Global aluminum markets will also be tight this year, as China approaches its production cap while other producers consider closures due to high power prices, ING reckons.

As 2026 began, nickel prices jumped by 10% in a single day in London this week as buying surged in China. Despite the heavily oversupplied nickel market, concerns about supply disruptions in Indonesia, the world’s biggest producer, tilted sentiment to the bullish side. Moreover, the record trading volumes on the Chinese market also supported nickel prices in the first week of the year.

Copper has been the star base metal over the past year, rallying to record highs as supply disruptions and U.S. trade policies have created concerns about shortages.

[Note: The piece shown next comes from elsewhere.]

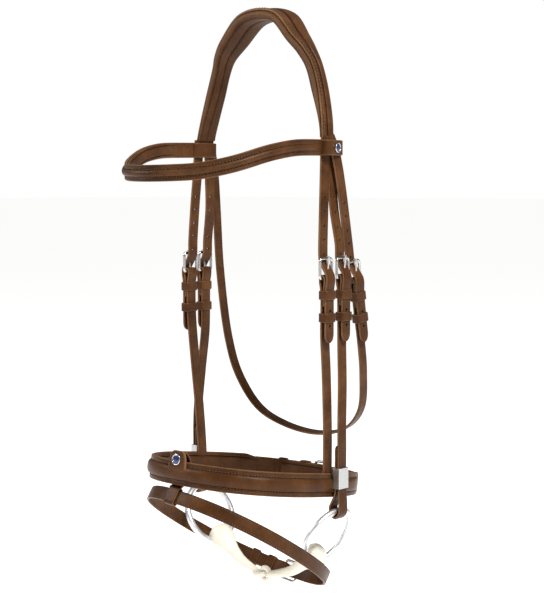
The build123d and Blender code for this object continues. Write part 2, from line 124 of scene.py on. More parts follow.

Copper prices hit a record $12,000 per ton on the London Metal Exchange at the end of December, and notched in 2025 their biggest annual gain since 2009.

The copper rally continued into 2026, with prices topping $13,000 per ton this week. Copper prices have now jumped by 16% since the beginning of December alone.

In recent months, copper prices have rallied amid threats from the Trump Administration to impose tariffs on the industrial metal crucial for electrification and grid expansion. Traders are amassing copper in the United States. The hoarding has hiked copper prices at the Comex exchange in New York and shrunk supply elsewhere in the world.

Moreover, “Copper’s linkage to AI-related data centre demand and electrification themes is drawing in new capital, with many market participants pointing to increased activity from funds, rather than physical market interest, as key price drivers,” analysts at Benchmark Minerals said this week.